O ministro do STF Celso Mello decidiu que o melhor dia e hora para liberar à imprensa e à curiosidade pública o vídeo da reunião dos ministros de Estado e comandada, no dia 22 de abril, pelo presidente Jair Bolsonaro seria na última sexta-feira, depois das 17h, para que os fatos revelados não interferissem na estabilidade econômica, em especial nos índices da Bolsa e na cotação do câmbio. Tinha receio o decano de que o dólar subisse às alturas, o que nos últimos tempos tem alegrado fortemente os exportadores do agronegócio e de minério de ferro.
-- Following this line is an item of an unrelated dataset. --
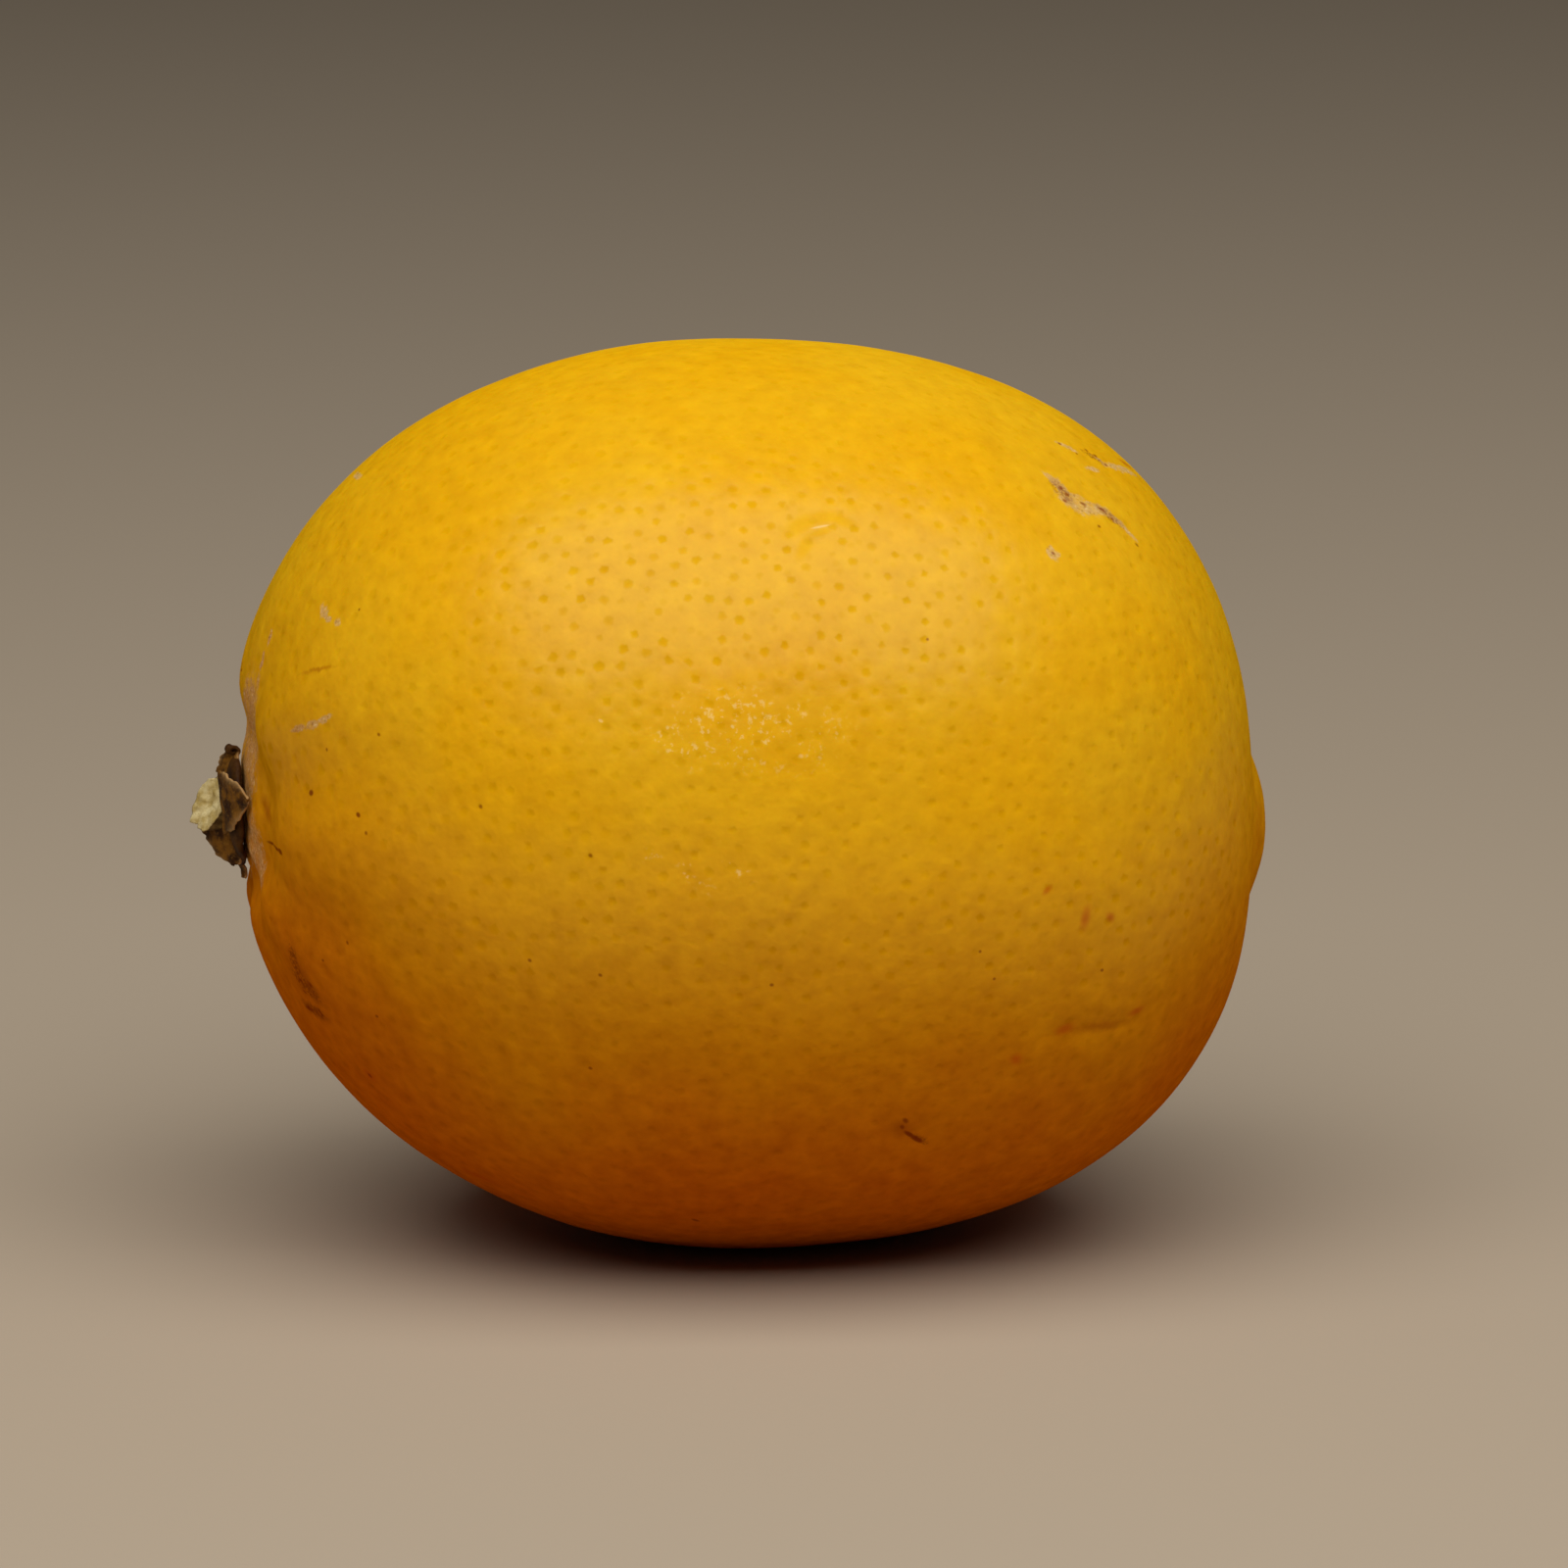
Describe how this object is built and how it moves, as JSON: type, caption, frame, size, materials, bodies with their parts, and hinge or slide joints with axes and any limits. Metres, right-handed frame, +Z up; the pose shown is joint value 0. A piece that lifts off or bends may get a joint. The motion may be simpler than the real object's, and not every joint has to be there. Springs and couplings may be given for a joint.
{
  "type": "lemon",
  "caption": "Whole ripe lemon with a low nipple at its tip, dimpled peel, a dried calyx and a short cut stem, lying on a small flat spot.",
  "frame": {"origin": "middle of the underside of the whole lemon's box, on the surface that it rests on", "axes": "+X from the stem end to the tip, +Z up, +Y away from the viewer of the picture"},
  "size_m": [0.0766, 0.0644, 0.0647],
  "materials": {
    "peel": "waxy semi-gloss citrus peel with small oil-gland pits",
    "calyx": "dull dried olive-brown sepals",
    "stem_wood": "dull pale straw cut wood with brown bark"
  },
  "bodies": {
    "root": {"fruit": "peel", "calyx": "calyx", "stem_stub": "stem_wood"}
  },
  "joints": []
}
Sobre a Bolsa ninguém falou, mas ela abriu ontem com 5% na valorização das ações, e o dólar com iguais 5% de baixa. Então, até positivamente se afetou a economia.
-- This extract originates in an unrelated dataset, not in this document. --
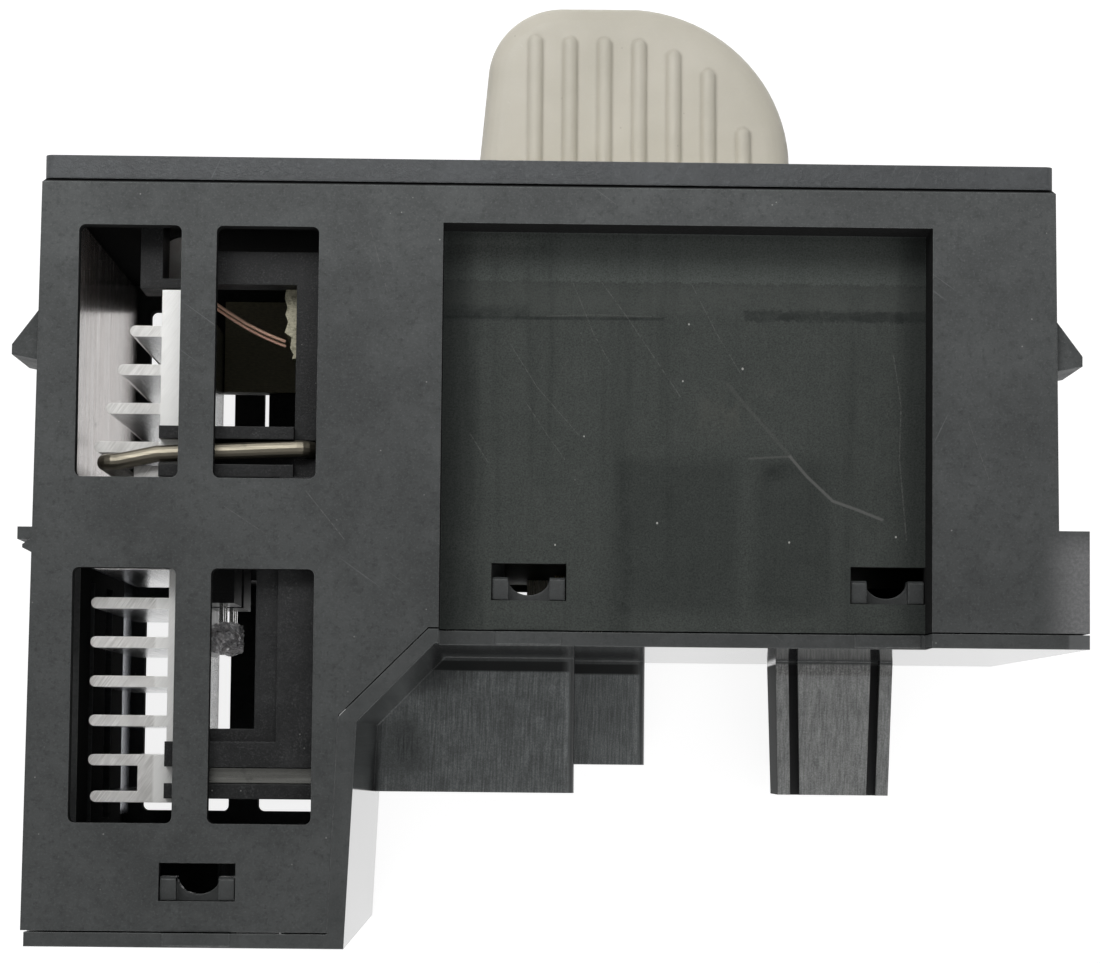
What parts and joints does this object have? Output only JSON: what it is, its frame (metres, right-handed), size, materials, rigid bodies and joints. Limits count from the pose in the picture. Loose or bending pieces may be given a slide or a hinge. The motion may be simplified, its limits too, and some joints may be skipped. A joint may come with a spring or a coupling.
{
  "type": "headlight switch",
  "caption": "Dashboard headlight switch module with a ribbed paddle knob, a dimmer thumbwheel, a finned heat sink in a vented tower and rear plug shrouds.",
  "frame": {"origin": "centre of the front face of the fascia plate", "axes": "+X along the fascia towards the heat sink tower, +Y from the fascia to the rear connectors, +Z out of the large side wall that has the rectangular recess"},
  "size_m": [0.1296, 0.122, 0.0722],
  "materials": {
    "housing_plastic": "fine moulded texture, lightly scratched",
    "fascia_plastic": "grained",
    "plate_aluminium": "brushed",
    "sink_aluminium": "extruded, sawn ends",
    "carrier_plastic": "satin",
    "clip_steel": "drawn",
    "film": "smooth",
    "epoxy": "fine texture",
    "board": "glass fibre laminate",
    "ferrite": "sintered",
    "copper": "enamelled wire",
    "terminal_brass": "tinned",
    "base_plastic": "smooth",
    "pot_plastic": "smooth",
    "knob_plastic": "satin",
    "shaft_steel": "turned",
    "wheel_rubber": "knurled"
  },
  "bodies": {
    "housing": {"main_housing": "housing_plastic", "fascia": "fascia_plastic", "rear_cover": "housing_plastic", "side_plate": "plate_aluminium", "heat_sink": "sink_aluminium", "carrier_frame": "carrier_plastic", "spring_clip_front": "clip_steel", "spring_clip_rear": "clip_steel", "insulating_film": "film", "transistor_front": "epoxy", "transistor_rear": "epoxy", "dimmer_board": "board", "driver_board": "board", "choke_core": "ferrite", "choke_winding": "copper", "main_board": "board", "main_terminals": "terminal_brass", "auxiliary_terminals": "terminal_brass", "switch_base": "base_plastic", "fixed_contacts": "terminal_brass", "contact_pins": "terminal_brass", "detent_spring": "clip_steel", "potentiometer": "pot_plastic"},
    "knob_assembly": {"knob": "knob_plastic", "knob_shaft": "shaft_steel", "retaining_clip": "clip_steel", "rotor": "base_plastic", "contact_bridge": "terminal_brass"},
    "dimmer_wheel": {"thumbwheel": "wheel_rubber", "spindle": "shaft_steel"}
  },
  "joints": [
    {"name": "knob_turn", "type": "hinge", "parent": "housing", "child": "knob_assembly", "pos_m": [-0.0113, 0, 0], "axis": [0, 1, 0], "range_deg": [0, 90], "deforming": ["detent_spring"]},
    {"name": "dimmer_turn", "type": "hinge", "parent": "housing", "child": "dimmer_wheel", "pos_m": [0.02, 0.0126, 0], "axis": [1, 0, 0], "range_deg": [0, 160]}
  ]
}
O fim de semana e a segunda-feira passamos com insistentes declarações e análises de cronistas políticos sobre os impropérios de Bolsonaro e sua claque de ministros, vários deles exagerados no puxa-saquismo para ajustarem seus sorrisos, convicções e preconceitos ao pior que o presidente já revelou em encontros formais, de terno e gravata. A reunião convocada para discutirem urgentes questões de Estado, entre elas a da Covid-19, transformou-se num festival de impropriedades, traduzidas em ameaças e bravatas, em que mais lembradas foram as mães de figuras pouco ou nada próximas do dia a dia palaciano. De Covid-19, apesar da relevância da epidemia, nada se falou.
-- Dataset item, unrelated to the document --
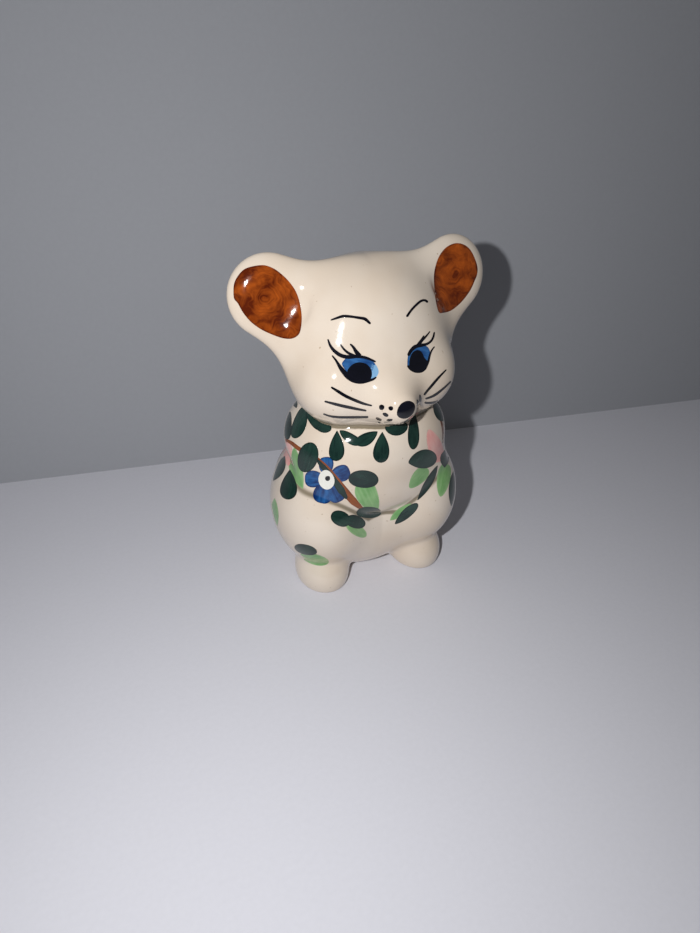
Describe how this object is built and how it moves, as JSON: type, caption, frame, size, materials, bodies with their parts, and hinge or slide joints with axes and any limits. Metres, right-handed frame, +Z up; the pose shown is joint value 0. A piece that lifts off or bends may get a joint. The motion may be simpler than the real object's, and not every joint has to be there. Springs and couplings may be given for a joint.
{
  "type": "mouse figurine",
  "caption": "Small glazed ceramic mouse sitting upright, with large round ears, folded forearms, rounded haunches and feet, and a flat base with an air hole.",
  "frame": {"origin": "on the table surface, in the mouse's plane of symmetry, midway between the tip of the nose and the back of the rump", "axes": "+Z up, the mouse faces -Y, and +X is the mouse's own left side"},
  "size_m": [0.0654, 0.0502, 0.0884],
  "materials": {
    "glaze": "clear gloss glaze over a cream body, with hand-painted underglaze colours"
  },
  "bodies": {
    "root": {"belly": "glaze", "chest": "glaze", "head": "glaze", "ear_left": "glaze", "ear_right": "glaze", "haunch_left": "glaze", "haunch_right": "glaze", "foot_left": "glaze", "foot_right": "glaze"}
  },
  "joints": []
}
Essas circunstâncias vêm se tornando comuns no dia a dia brasileiro. A pandemia já matou mais de 22 mil seres humanos; muitos, frutos da desassistência ou da omissão do Estado. A maior parte das nossas autoridades de saúde, por medo ou vassalagem, tromba entre si e não consegue se encontrar sequer para decidir sobre quais medicamentos devem ser prescritos para combater a doença. Já não vigiamos nem coibimos centenas de ladrões travestidos de gestores públicos que se aproveitam da ineficiência da lei para roubar descaradamente em licitações na construção de hospitais e CTIs e na compra de insumos para assistência médica, num frontal desrespeito àqueles que dão suas vidas nas frentes de trabalho para socorrer infectados. Passa da hora de ser seriamente avaliado se o isolamento social representa ou não a melhor alternativa de prevenção e expansão desse flagelo que vitima a população mundial e que no Brasil, lamentavelmente, vai crescer.
Diante de tudo isso, convenhamos: o grave naquela reunião revelada não foi o palavrório, o show de deseducação e desrespeito a A ou B ou D: é o que não foi dito, não foi considerado ou priorizado e que diz respeito ao ser humano, cidadão, que com seu trabalho e sofrimento paga essa conta e tem direito ao que espera.